9 thoughts on “An Alphabet of My Likes and Dislikes: “I”

  1. When I resigned from my position and explained I was moving to Australia (which was for MT, but also: Australia!), the CEO and I ran into each other in the parking lot, and he asked “Why can’t you find a man who lives here?”. He said it kindly, and it made me laugh. I continued to working for the company as an international contractor until the GFC flattened everybody, which forced my cateer path alterations.

    1. It sounds like he *knew* you were moving because of a man, though? My boss just made a blind assumption, as if it couldn‘t possibly be anything else. It was chiefly this that angered me … especially given that by and large he was a nice person, and not half as entrenched in stereotype as his own comment had made him come across. (He’d intended it as a tease, but it was clear that at bottom he believed it to be true, too.) Sigh. Oh well!

      Btw, regardless of the actual geography, what feels further away to you, looking at it from Australia — the U.S. or Europe (any country, but especially the UK or the Netherlands)? I remember when I was traveling in Australia, the U.S. seemed a lot further away in my mind than the UK / England … and even Germany. Even though the cities looked a lot more like American cities than European ones, and the countryside / the Outback … while not exactly the same as rural America or the deserts of the Southwest, they, too, came at least closer to the equivalent American features than to anything European. But even if Australian society is very much its own thing, too — and Colonial society is long dead and gone —, it always felt like Europe was, well, not right around the corner, but definitely not 24 hours‘ worth of net travel time away (not counting overlays, etc.), whereas the U.S., mentally, really did seem half a world away. Skewed perspective of a European? Has MT ever commented on this? (Or would it be, in his case, “what do you mean? Of course they‘re *both* in equidistant galaxies far, far away …“?)

      1. Europe definitely seems closer. I can’t really say why though, other than if I look at a map, Europe, Asia, Africa and Australia are usually displayed (at least here) clustered together. The flights are the same shades of hell.

        There is something more demoralising about the US flight, and I probably wouldn’t feel that way if I lived on the West Coast of the US. But arriving in LA (or SF), after 14 hours in the plane, knowing I have a long layover followed by another abyssmal 6 hours on a smaller, rattier looking plane just makes me want to curl up and cry.
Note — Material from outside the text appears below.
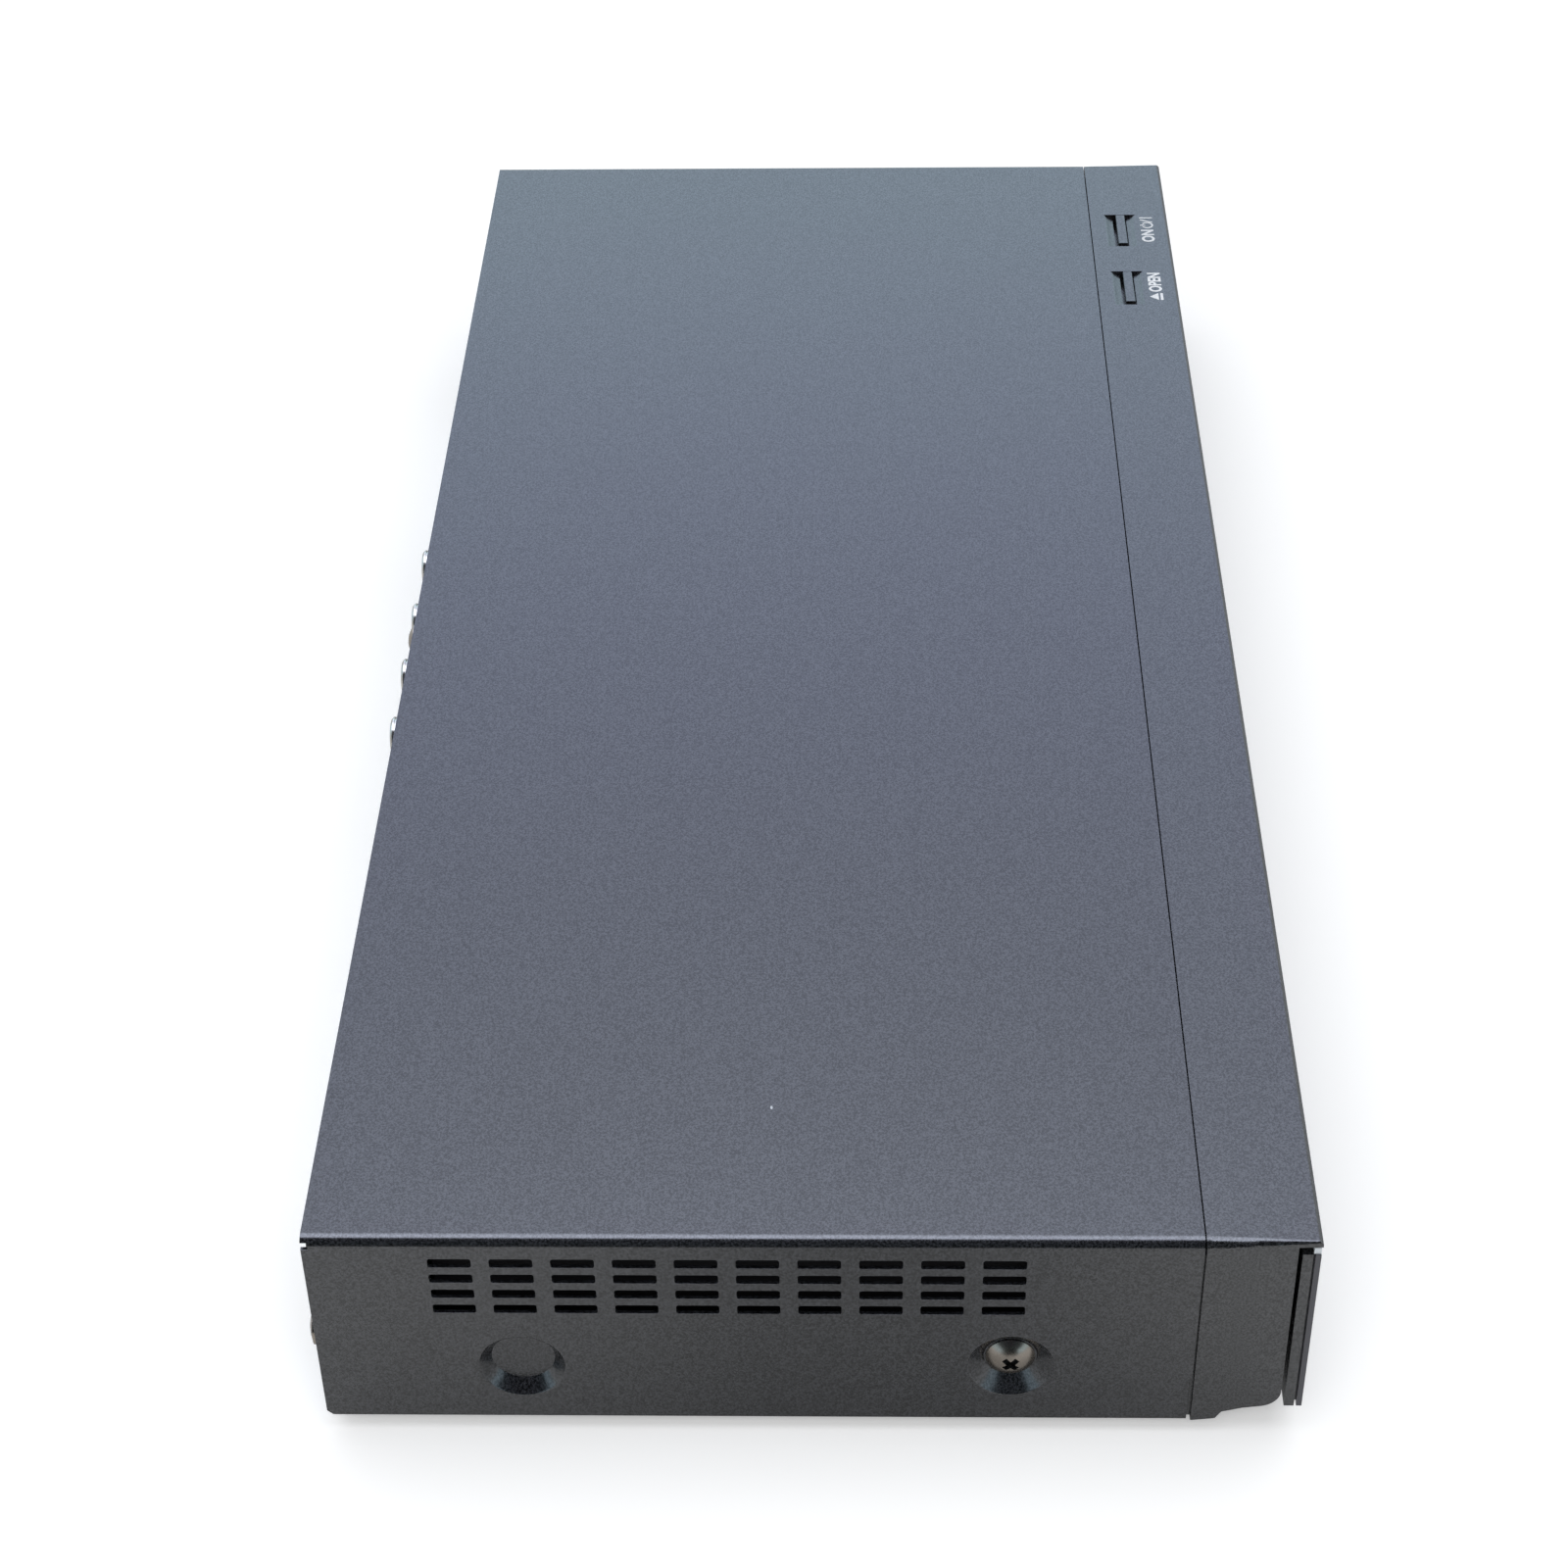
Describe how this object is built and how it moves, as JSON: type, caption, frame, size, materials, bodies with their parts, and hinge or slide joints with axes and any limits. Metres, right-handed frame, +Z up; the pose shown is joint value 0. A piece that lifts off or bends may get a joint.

        Thinking back, the last flight to EU was 2 flights of approximately 8 hours each (changing in Singapore), and I arrived in Schipol, only 20 minutes from my BF’s house. Actually, considering flights to FL have us travelling for 24-32 hours (depending on layovers and internal US flights), flying to EU *IS* much shorter. Though I remember the UK flight being hellaciously long – but there too, we arrived in London and had two train trips ahead of us because we were starting in Cardiff.

        I laugh at my younger self, remembering how I used to dread 6 hours in a plane to go from FL to EU. HAH! With the exception of the South Island of NZ, I can’t hit foreign land from here in anything like 6 hours. No, wait, I think if I get the direct flight, I can get to Vanuatu in 4.5-5 hours. Worth every minute it takes too. 😀

        MT is more adapted to the long hauls, as a native, though he doesn’t relish them in the least. Long hauls are ‘normal’. But, hilariously, you should see the pained look he exhibits whenever he has to drive more than 30 minutes to get somewhere.

  2. You constantly remind me, in this series of posts, that much of what you say applies — in a general way, of course — to me; individuality and not being part of the herd is one; and quirky personal spaces, whether homes or interiors, is another. I put down most of my own quirkiness to autism, but I can’t understand any drive to conform to uniformity and I suspect you don’t either.

    1. No, I can‘t; I actually find it scary. To a limited extent, I can get behind the Asian notion of not placing yourself ahead of your community; at least insofar as it balances out excess egotism — though I would never want to take it anywhere near the “you are nothing, the group is everything“ levels that seem to predominate certain strands of Eastern thinking (and, as a byproduct, so well serve the Communist ideology and the power structure of its Chinese incarnation).

      At bottom, losing your sense of self or placing peer / group applause ahead of your own opinions and personality makes you a malleable tool in someone else‘s hands: It‘s no coincidence that an only slightly exaggerated slogan describes the workings of all strictly hierarchical /authoritarian structures by the shorthand formula “first break their spine, then slowly reconfigure them“ (or “build them up again“) — and of course, reconfigure them so as to best serve the hierarchy’s needs. Whether you do it pied piper style like Goebbels and every demagogue since, or by simple peer pressure, or whether you apply the methods described in the first chapter of Huxley‘s “Brave New World“ — the result is the same.

      And popularity / mass appeal is the first step towards a bandwagon; it may start out with the person or item (or idea, or lifestyle choice, etc.) finding genuine, considered favor with a large number of people, but as soon as critical mass is reached, it takes on a dynamism of its own, which is fueled by people‘s need for harmony (which isn‘t exactly furthered by being critical of something everybody around you loves) as much as it is by marketing and similar forms of indoctrination. — To me, by contrast, mass appeal just operates as a giant warning bell; e.g., the moment I learn that a given book is a bestseller, chances are that I will genuinely lose all interest in it, or if I don‘t it at least goes onto my back burner an I won‘t touch it for at least a year or two … or however long it may take to see whether the book has any long-term power to recommend itself even after the hype has died down.

      [Ugh. Sorry, didn’t set out to make a speech! * TA steps off soap box. *]

      I had to smile, btw, when I saw that you (twice) used the term “quirky“ in the context of individuality. That term is going to feature in one of the upcoming posts in this series, too!